Traditionally Easter is about rebirth, spring flowers, chocolate eggs and Easter bunnies. Unfortunately, this year the weather has well and truly interrupted the more secular parts of the celebration. Very sadly we had to cancel our much loved Easter egg hunt in aid of the local hospice, Naomi House and now, instead of fluffy Easter chicks, this year’s Easter at Highclere is all about ducks.
There are, of course, some charming children’s stories about ducks and one of my favourites is “The Ugly Duckling” which is not really about a duck at all-the ugly ducking turns into a beautiful swan.
Unfortunately the story bears an uncomfortable allegorical resemblance to Highclere at the moment. Storm Katie managed to turn our beautiful park into a soggy waterworld and a few days later we still have not turned back into a swan. We lost a couple of trees and suffered a temporary loss of power but more seriously gained an alarming number of new water features which are not disappearing again as fast as we would like them to. We have new ponds and lakes in unexpected places and ducks swimming madly all over the park.
It’s not that we have anything against ducks, but perhaps we don’t need quite so many!
The result is that, for the first time since we first opened in 1988, we have had to close for two days. It was forlorn for visitors – whom we hope to accommodate on other days – and the staff at Highclere who worked so hard to get the Castle ready for our Easter guests. Highclere’s Park is an outstanding Capability Brown landscape noted for its “infinite variety” which, in this case, means undulating landscape. As a result, it has limited flat car parking which became completely waterlogged and every time we hoped for sun we had another thunderstorm on winter rain soaked land.

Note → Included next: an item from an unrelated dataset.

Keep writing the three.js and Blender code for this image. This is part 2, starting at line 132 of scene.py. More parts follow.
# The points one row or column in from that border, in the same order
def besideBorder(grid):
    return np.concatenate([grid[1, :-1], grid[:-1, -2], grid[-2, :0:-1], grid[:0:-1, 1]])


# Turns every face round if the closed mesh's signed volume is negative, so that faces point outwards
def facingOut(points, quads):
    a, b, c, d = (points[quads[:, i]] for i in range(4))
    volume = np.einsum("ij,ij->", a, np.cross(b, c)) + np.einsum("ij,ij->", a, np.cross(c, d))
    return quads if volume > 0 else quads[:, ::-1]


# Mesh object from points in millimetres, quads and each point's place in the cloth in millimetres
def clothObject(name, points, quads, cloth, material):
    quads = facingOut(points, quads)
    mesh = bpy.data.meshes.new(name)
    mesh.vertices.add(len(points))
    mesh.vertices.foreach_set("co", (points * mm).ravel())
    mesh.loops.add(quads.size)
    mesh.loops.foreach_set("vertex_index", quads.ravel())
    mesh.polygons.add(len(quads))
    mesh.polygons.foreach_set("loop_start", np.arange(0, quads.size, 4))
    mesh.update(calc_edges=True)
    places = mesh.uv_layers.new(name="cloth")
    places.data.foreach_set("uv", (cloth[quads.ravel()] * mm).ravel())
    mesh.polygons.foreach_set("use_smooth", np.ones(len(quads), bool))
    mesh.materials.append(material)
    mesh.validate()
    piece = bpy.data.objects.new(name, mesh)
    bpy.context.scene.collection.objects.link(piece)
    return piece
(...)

We had to reopen on a limited scale but those who came had a good time with fewer other people, just more ducks. Of course it cannot keep raining so those who have transferred tickets to the summer are very welcome, but on the condition they bring some sun!

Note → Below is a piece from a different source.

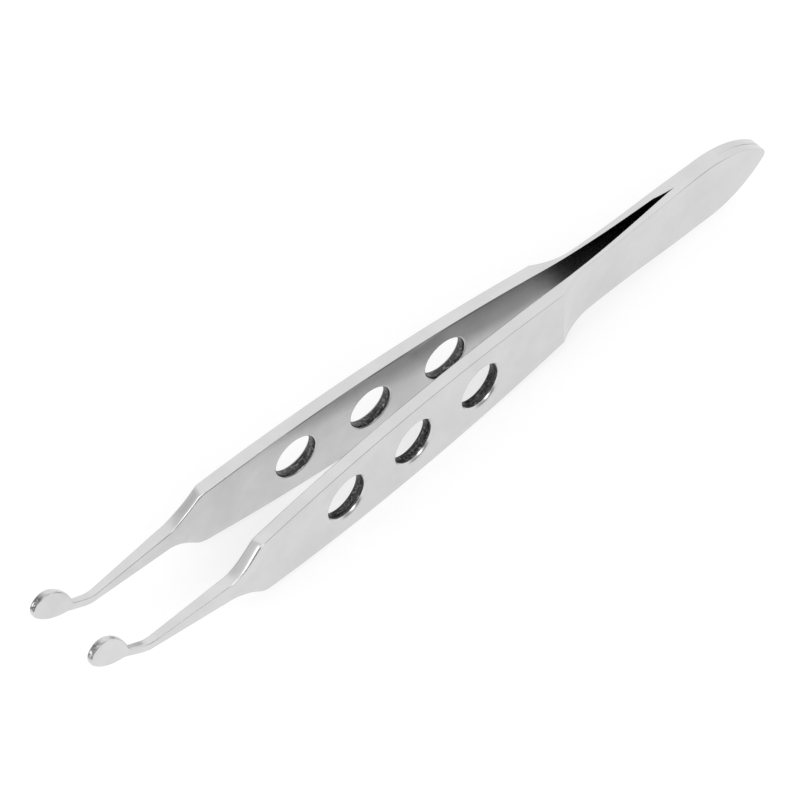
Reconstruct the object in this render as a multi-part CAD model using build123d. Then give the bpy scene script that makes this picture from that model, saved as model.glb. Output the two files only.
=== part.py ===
from build123d import *
import os
from math import cos, isclose, radians, sin, sqrt, tan

# Eyelid massage tweezers of stainless steel: two mirrored arms, welded together at the tail.
# +X runs from the tail to the tips, +Y to the left arm and +Z up. The tweezers lie on the lower
# edges of both handles. The origin is on that surface, under the middle of their length.

# Lengths of the stretches of an arm, from the tail to the tips
tail_length = 9.8
spring_length = 20.8
handle_length = 45.0
shank_length = 15.6
riser_length = 3.1
plate_length = 6.25

# Tail, a leaf that ends in a blunt point
tail_height = 8.0
tail_thickness = 1.0
tail_point_length = 8.6
tail_point_radius = 0.9

# Spring, waisted in height and thinnest beside the handle
spring_waist_height = 7.05
spring_thickness = 0.42
shoulder_cutter_radius = 10.0

# Handle, with bowed edges and a row of grip holes
handle_height = 10.44
handle_end_height = 7.8
handle_thickness = 1.48
hole_count = 3
hole_pitch = 10.0
hole_diameter = 5.1
hole_rim_width = 0.25

# Neck and shank
neck_radius = 6.0
neck_corner_radius = 0.9
shank_start_height = 2.4
shank_end_height = 1.04
shank_bend_radius = 3.5
shank_rise = 27.0

# Oval plate that presses the lid
plate_tilt = 42.0
plate_nose_radius = 1.6
plate_nose_turn = 84.0
plate_heel_height = 0.9
plate_thickness = 0.8
notch_radius = 0.3

# How the arms stand apart, seen from above
arm_splay = 3.3
plate_half_gap = 3.76
plate_splay = 1.5
side_bend_offset = 2.6
side_bend_radius = 12.0
plate_bend_radius = 6.0

# Weld between the two halves of the tail
weld_length = 5.8
weld_toe = 2.1
weld_thickness = 0.5

# Softened outer edges, from the handle to the plate
outer_edge_radius = 0.3

# Places along the arm, counted from the middle of the handle
shoulder_x = -handle_length / 2
neck_x = handle_length / 2
crotch_x = shoulder_x - spring_length
tail_x = crotch_x - tail_length
bend_x = neck_x + shank_length
turn_x = neck_x + side_bend_offset

# The bend of the shank takes this much of the straight on each side of its corner
bend_setback = shank_bend_radius * tan(radians(shank_rise / 2))
heel_x = bend_x + riser_length * cos(radians(shank_rise))
heel_z = riser_length * sin(radians(shank_rise))
nose_x = heel_x + (plate_length - plate_nose_radius) * cos(radians(plate_tilt)) + plate_nose_radius
blank_height = 2 * handle_height
through = 4 * handle_thickness


def upper_edge():
    """Upper edge of the arm from the tail's point to the bend, seen from the side."""
    widest = (tail_x + tail_point_length, tail_height / 2)
    waist = ((crotch_x + shoulder_x) / 2, spring_waist_height / 2)
    shoulder = (shoulder_x, handle_end_height / 2)
    neck = (neck_x, handle_end_height / 2)
    bow = TangentArc((0, handle_height / 2), neck, tangent=(1, 0))
    bow_end = bow % 1
    neck_drop = (handle_end_height - shank_start_height) / 2
    shank_x = neck_x + sqrt(2 * neck_radius * neck_drop - neck_drop**2)
    shank_top = (shank_x, shank_start_height / 2)
    return [
        TangentArc(widest, (tail_x, 0), tangent=(-1, 0)),
        Spline(widest, waist, shoulder, tangents=[(1, 0), (bow_end.X, -bow_end.Y)]),
        ThreePointArc(shoulder, (0, handle_height / 2), neck),
        TangentArc(shank_top, neck, tangent=(-1, 0)),
        Line(shank_top, (bend_x - bend_setback, shank_end_height / 2)),
    ]


def riser_edge(side):
    """Bend and riser on one side of the shank: side 1 is the upper one and -1 the lower one."""
    start = (bend_x - bend_setback, side * shank_end_height / 2)
    radius = shank_bend_radius - side * shank_end_height / 2
    bend = JernArc(start, (1, 0), radius, shank_rise)
    into_plate = plate_heel_height / 2
    return [bend, PolarLine(bend @ 1, riser_length - bend_setback + into_plate, shank_rise)]


def strip_face():
    """Side view of the arm without its plate."""
    upper = upper_edge()
    lower = [mirror(edge, about=Plane.XZ) for edge in upper]
    top = riser_edge(1)
    bottom = riser_edge(-1)
    heel = Line(top[1] @ 1, bottom[1] @ 1)
    face = make_face(upper + lower + top + bottom + [heel])
    corners = face.vertices().filter_by(lambda v: isclose(v.X, neck_x))
    face = fillet(corners, neck_corner_radius)
    point = face.vertices().sort_by(Axis.X)[0]
    return fillet(point, tail_point_radius)


def plate_face():
    """Side view of the plate: a round nose and two bowed sides that narrow to the heel."""
    nose_centre = plate_length - plate_nose_radius
    nose = CenterArc((nose_centre, 0), plate_nose_radius, -plate_nose_turn, 2 * plate_nose_turn)
    end = nose % 1
    upper = TangentArc(nose @ 1, (0, plate_heel_height / 2), tangent=(end.X, end.Y))
    lower = mirror(upper, about=Plane.XZ)
    heel = Line(upper @ 1, lower @ 1)
    face = make_face([nose, upper, lower, heel])
    return Pos(heel_x, heel_z) * Rot(0, 0, plate_tilt) * face


def side_face():
    """Whole side view of an arm, with the notch between riser and plate rounded."""
    face = strip_face() + plate_face()
    reach = plate_heel_height
    joint = face.vertices().filter_by(lambda v: (v.center() - Vector(heel_x, heel_z)).length < reach)
    return fillet(joint, notch_radius)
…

Apart from ducks, Highclere has a tremendous amount of wild birds, from the lapwings to stone curlews, woodpeckers, fieldfares, a peregrine falcon and red kites. We do not have swans though. I have a photograph of one by a small lake leading into the larger Dunsmere Lake. We have now begun to restore the lake, clearing the water margins and opening it up again, so you never know – perhaps we will have swans by the summer!
As the park dries out we will also begin to work on the cricket ground. As anyone who plays cricket knows, if you score no runs and are out, you are “out for a duck” – I do hope that is not my husband’s fate at our first cricket match in May but it sounds horribly appropriate!